New Zealand: Mercer 2012 Report Suggests Economic Downturn Won't Reduce Need for Older Workers

Mercer has issued as report concluding that the current global economic crisis will give New Zealand employers only limited relief from the squeeze of an ageing workforce, skills shortage, and continuing brain drain. According to the report--Workplace 2012 New Zealand, by 2012, one in five workers will be aged 55 or older and employers will have to shift their focus from young to old to maintain a viable workforce between now and then.

The report found that, among other things, the percentage of workers aged 55 and over will increase from 18% to 21% and that while thehe participation rate of workers aged 20-44 will decrease, the participation rate of workers aged 55-59 will increase from 79.6% to 82.4% and the participation rate of workers aged 60-64 will increase from 67.1% to 75%.
“The fact that the workforce is ageing is not new, the twin issues of the skills shortage and the pending wave of retiring Baby Boomers seems to have been debated perennially,” said [Mercer’s Business Leader in New Zealand, Mr Bernie O’Brien].
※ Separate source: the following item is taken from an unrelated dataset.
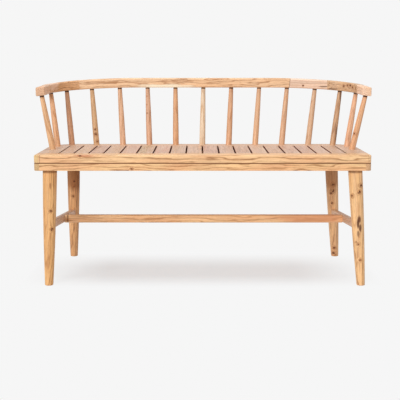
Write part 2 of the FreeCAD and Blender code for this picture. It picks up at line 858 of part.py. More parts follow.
def in_strip(side):
    """The screw holes of the left (-1) or right (1) end strip."""
    near_end = half_width - size("apron_strip_width")
    return [hole for hole, (x, y) in zip(screw_holes, screw_places()) if side * x > near_end]


back_row = [name for name in spindle_names if "back" in name or "corner" in name]

frame_board(
    "seat_rail_front",
    box("front_plank", "dims.seat_width", "dims.front_rail_width", "dims.top_thickness",
        "-dims.half_width", "-dims.half_depth", "dims.top_underside"),
    top_outline, [front_groove] + on_side(-1))
frame_board(
    "seat_rail_back",
    box("back_plank", "dims.seat_width", "dims.back_rail_width", "dims.top_thickness",
        "-dims.half_width", "dims.slat_back_y", "dims.top_underside"),
    top_outline, [back_groove] + on_side(1) + spindle_sockets(back_row, True))

for side, side_name in ((-1, "left"), (1, "right")):
    if side > 0:
        plank_x = "dims.slat_field_half"
        tongue_x = "dims.slat_field_half"
    else:
        plank_x = "-dims.half_width"
        tongue_x = "dims.groove_end_wall + dims.socket_end_clearance - dims.half_width"
    plank = box(f"end_plank_{side_name}", "dims.end_board_width", "dims.slat_length",
                "dims.top_thickness", plank_x, "dims.slat_front_y", "dims.top_underside")
    tongue = box(f"end_tongue_{side_name}",
                 "dims.end_board_width - dims.groove_end_wall - dims.socket_end_clearance",
                 "dims.slat_length + 2 * dims.tongue_length", "dims.tongue_thickness",
                 tongue_x, "dims.slat_front_y - dims.tongue_length",
                 "dims.top_underside + dims.tongue_rise")
    side_spindles = [name for name in spindle_names if side_name in name and "corner" not in name]
    frame_board(f"seat_end_board_{side_name}", fuse(f"end_blank_{side_name}", [plank, tongue]),
                top_outline, in_strip(side) + spindle_sockets(side_spindles, True))

frame_board(
    "apron_front",
    box("apron_front_plank", "dims.seat_width - 2 * dims.apron_strip_width",
        "dims.apron_board_width", "dims.apron_thickness",
        "dims.apron_strip_width - dims.half_width", "-dims.half_depth",
        "dims.apron_underside"),
    apron_outline,
    [leg_sockets["leg_front_left"], leg_sockets["leg_front_right"]] + on_side(-1))
frame_board(
    "apron_back",
    box("apron_back_plank", "dims.seat_width", "dims.apron_board_width", "dims.apron_thickness",
        "-dims.half_width", "dims.half_depth - dims.apron_board_width",
        "dims.apron_underside"),
    apron_outline,
    [leg_sockets["leg_back_left"], leg_sockets["leg_back_right"]] + on_side(1))
for side, side_name in ((-1, "left"), (1, "right")):
    strip_x = "-dims.half_width" if side < 0 else "dims.half_width - dims.apron_strip_width"
    frame_board(
        f"apron_{side_name}",
        box(f"apron_{side_name}_plank", "dims.apron_strip_width",
            "dims.seat_depth - dims.apron_board_width", "dims.apron_thickness",
            strip_x, "-dims.half_depth", "dims.apron_underside"),
        apron_outline, in_strip(side))


# Slats, each a board with a tongue at both ends

def make_slat(label, width, x):
    """A slat: width is the sheet's name for its width, x is the place of its middle."""
    half_slat = size(width) / 2
    half_length = size("slat_length") / 2
    body = doc.addObject("PartDesign::Body", label + "_body")
    plan = sketch_on(body, "XY_Plane", label + "_plan")
    centred_rectangle(plan, half_slat, half_length, "dims." + width, "dims.slat_length")
    board = pad(body, plan, label + "_plank", "dims.top_thickness")
    round_edges(body, label + "_rounding", board,
                lambda edge: spans(edge)[1] > half_length, "dims.slat_edge_round")
    tongue_plan = sketch_on(body, "XY_Plane", label + "_tongue_plan")
    bind(tongue_plan, AttachmentOffset__Base__z="dims.tongue_rise")
    centred_rectangle(tongue_plan, half_slat, half_length + size("tongue_length"),
                      "dims." + width, "dims.slat_length + 2 * dims.tongue_length")
    body.Tip = pad(body, tongue_plan, label + "_tongue", "dims.tongue_thickness")
    bind(body, Placement__Base__y="dims.slat_middle_y", Placement__Base__z="dims.top_underside")
    body.Placement.Base.x = x
    return keep(body, label)


slat_widths = (["narrow_slat_width"] * NARROW_SLATS_EACH_SIDE + ["wide_slat_width"] * WIDE_SLATS
               + ["narrow_slat_width"] * NARROW_SLATS_EACH_SIDE)
slat_edge_x = -size("slat_field_half")
for slat_number, slat_width in enumerate(slat_widths, start=1):
    slat_start_x = slat_edge_x + size("slat_gap")
    slat_edge_x = slat_start_x + size(slat_width)
    make_slat(f"slat_{slat_number:02d}", slat_width, (slat_start_x + slat_edge_x) / 2)


# Rail segments, sawn from the rounded bow at its glued joints

arm_joint_y = size("arm_joint_y")
back_joint_x = size("back_joint_x")
top_corner_x = size("top_corner_x")


def region(name, x0, x1, y0, y1):
    """A tall block over one stretch of the rail in plan, with x from the rail's own middle."""
    block = doc.addObject("Part::Box", name)
    block.Length = x1 - x0
    block.Width = y1 - y0
    block.Height = size("rail_top_z")
    block.Placement.Base = vector(x0 + size("rail_shift_right"), y0, size("seat_height"))
    return block


def slanted_region(name):
    """Everything to the left of the back rail's slanting joint."""
    block = region(name, -REACH, 0, 0, REACH)
    joint_z = size("rail_top_z") - size("rail_height") / 2
    joint_plane = FreeCAD.Placement(
        vector(back_joint_x + size("rail_shift_right"), 0, joint_z),
        FreeCAD.Rotation(vector(0, 1, 0), size("rail_back_joint_slant")))
    shift = FreeCAD.Placement(vector(-REACH, 0, -size("rail_top_z") / 2), FreeCAD.Rotation())
    block.Placement = joint_plane.multiply(shift)
    return block


def dowel_pair(name, x, y, direction, joint_drop, radius, spare):
    """Two level dowels across a joint, or their holes where spare lengthens them.

    x is measured from the rail's own middle.
    """
    middle_z = size("rail_top_z") - joint_drop - size("dowel_drop")
    axis = vector(*direction, 0)
    sideways = vector(-direction[1], direction[0], 0)
    half = axis * (size("dowel_length") / 2 + spare)
    pair = []
    for side in (-1, 1):
        centre = (vector(x + size("rail_shift_right"), y, middle_z)
                  + sideways * (side * size("dowel_spread") / 2))
        pair.append(rod(f"{name}_{side + 2}", radius, centre - half, centre + half))
    return pair


def arm_top_fall():
    """How far the rail's top lies below its highest point at the arm joints."""
    slope = math.radians(size("rail_top_slope"))
    back = size("rail_back_y") - arm_joint_y
    return back * math.tan(slope) + crown_drop(size("rail_half_span"))


joints = {
    "back": (back_joint_x, size("rail_back_y"), (1, 0), crown_drop(back_joint_x)),
    "corner_left": (-top_corner_x, size("rail_back_y"), (1, 0), crown_drop(top_corner_x)),
    "corner_right": (top_corner_x, size("rail_back_y"), (1, 0), crown_drop(top_corner_x)),
    "arm_left": (-size("rail_half_span"), arm_joint_y, (0, 1), arm_top_fall()),
    "arm_right": (size("rail_half_span"), arm_joint_y, (0, 1), arm_top_fall()),
}
dowels = []
dowel_holes = {}
for joint, (x, y, direction, drop) in joints.items():
    dowels += dowel_pair(f"dowel_{joint}", x, y, direction, drop, "dims.dowel_diameter / 2", 0.0)
    dowel_holes[joint] = dowel_pair(f"dowel_hole_{joint}", x, y, direction, drop,
                                    "dims.dowel_diameter / 2 + dims.socket_clearance",
                                    size("socket_end_clearance"))
keep(group("dowel_set", dowels), "rail_joint_dowels")

rail_drilled = cut("rail_drilled", rail_round,
                   fuse("rail_sockets", spindle_sockets(spindle_names, False)))
left_of_joint = slanted_region("left_of_joint")
back_stretch = common("back_stretch", rail_drilled,
                      region("back_zone", -top_corner_x, top_corner_x, 0, REACH))


def rail_segment(label, blank, joint_names):
    """One length of the drilled rail with the dowel holes of its joints."""
    holes = []
    for joint in joint_names:
        holes += dowel_holes[joint]
    keep(cut(label + "_segment", blank, fuse(label + "_holes", holes)), label)


rail_segment("rail_back_long", common("back_long_blank", back_stretch, left_of_joint),
             ["back", "corner_left"])
rail_segment("rail_back_short", cut("back_short_blank", back_stretch, left_of_joint),
             ["back", "corner_right"])

for side, side_name in ((-1, "left"), (1, "right")):
    corner_x = sorted((side * top_corner_x, side * REACH))
    arm_x = sorted((0.0, side * REACH))
    corner_zone = region(f"corner_zone_{side_name}", *corner_x, arm_joint_y, REACH)
    arm_zone = region(f"arm_zone_{side_name}", *arm_x, -REACH, arm_joint_y)
    rail_segment(f"rail_corner_{side_name}",
                 common(f"corner_blank_{side_name}", rail_drilled, corner_zone),
                 [f"corner_{side_name}", f"arm_{side_name}"])
    rail_segment(f"rail_arm_{side_name}",
                 common(f"arm_blank_{side_name}", rail_drilled, arm_zone),
                 [f"arm_{side_name}"])


# Check everything, then write one file for each sub-part

doc.recompute()
for thing in doc.Objects:
    for word in ("Invalid", "Error"):
        if word in thing.State:
            raise RuntimeError(f"{thing.Name} ({thing.Label}) is {thing.State}")

os.makedirs("parts", exist_ok=True)
for thing in kept:
    shape = thing.Shape
    if shape.isNull() or not shape.isValid() or not shape.Solids:
        raise RuntimeError(f"{thing.Label} has no valid solid")
    shape.exportStep(f"parts/{thing.Label}.step")
    print(f"{thing.Label}: {len(shape.Solids)} solid(s), {shape.Volume / 1000:.1f} cm3")

whole = Part.makeCompound([thing.Shape for thing in kept])
limits = whole.optimalBoundingBox()
print(f"{len(kept)} sub-parts")
print(f"overall {limits.XLength:.1f} x {limits.YLength:.1f} x {limits.ZLength:.1f} mm")
print(f"X {limits.XMin:.1f} to {limits.XMax:.1f}, Y {limits.YMin:.1f} to {limits.YMax:.1f}, "
      f"Z {limits.ZMin:.1f} to {limits.ZMax:.1f}")
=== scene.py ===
# %% [markdown]
# # A spindle-back bench in oiled hardwood
# The bench is a joiner's piece: boards, turned spindles and turned legs, each cut from its own plank.
# The solids come from the CAD model and are kept as they are. What Blender adds is the wood: growth
# rings that run through each piece in its own direction, knots, dark glue lines, painted shade where
# parts meet and a satin oil finish, under plain soft light.

# %% Load the frame
import math
import random

import bmesh
import bpy
from mathutils import Matrix, Vector


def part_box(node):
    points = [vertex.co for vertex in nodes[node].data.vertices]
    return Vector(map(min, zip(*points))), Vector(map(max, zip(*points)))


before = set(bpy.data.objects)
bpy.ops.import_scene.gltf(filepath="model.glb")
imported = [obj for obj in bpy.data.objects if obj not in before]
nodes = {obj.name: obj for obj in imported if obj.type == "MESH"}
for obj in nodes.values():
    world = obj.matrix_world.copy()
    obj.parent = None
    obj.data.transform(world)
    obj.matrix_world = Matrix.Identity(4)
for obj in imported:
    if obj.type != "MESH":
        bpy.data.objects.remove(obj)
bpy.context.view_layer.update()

# %% [markdown]
# Sizes are written in millimetres and colours as the hex values that a paint chart would give.
# Blender works in metres and in linear light, so one small function turns each of them.

# %% Units and colours
MM = 0.001


def linear(hex_colour):
    """An sRGB hex colour as linear red, green, blue and a full alpha."""
    channels = [int(hex_colour[i:i + 2], 16) / 255 for i in (1, 3, 5)]
    turned = [c / 12.92 if c <= 0.04045 else ((c + 0.055) / 1.055) ** 2.4 for c in channels]
    return (*turned, 1.0)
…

“But this research clarifies and cements the fact that one of the biggest business risks in New Zealand in the immediate future is not just economic factors – it is the significant demographic shifts occurring that will threaten the sustainability of many New Zealand businesses.

“New Zealanders aged 55 and older are, and will continue to be, the answer to the current skills shortage - not Gen Y.

“This is not about changing a few HR policies. There needs to be a shift in the mindset of how, and for how long, New Zealanders work,” he said.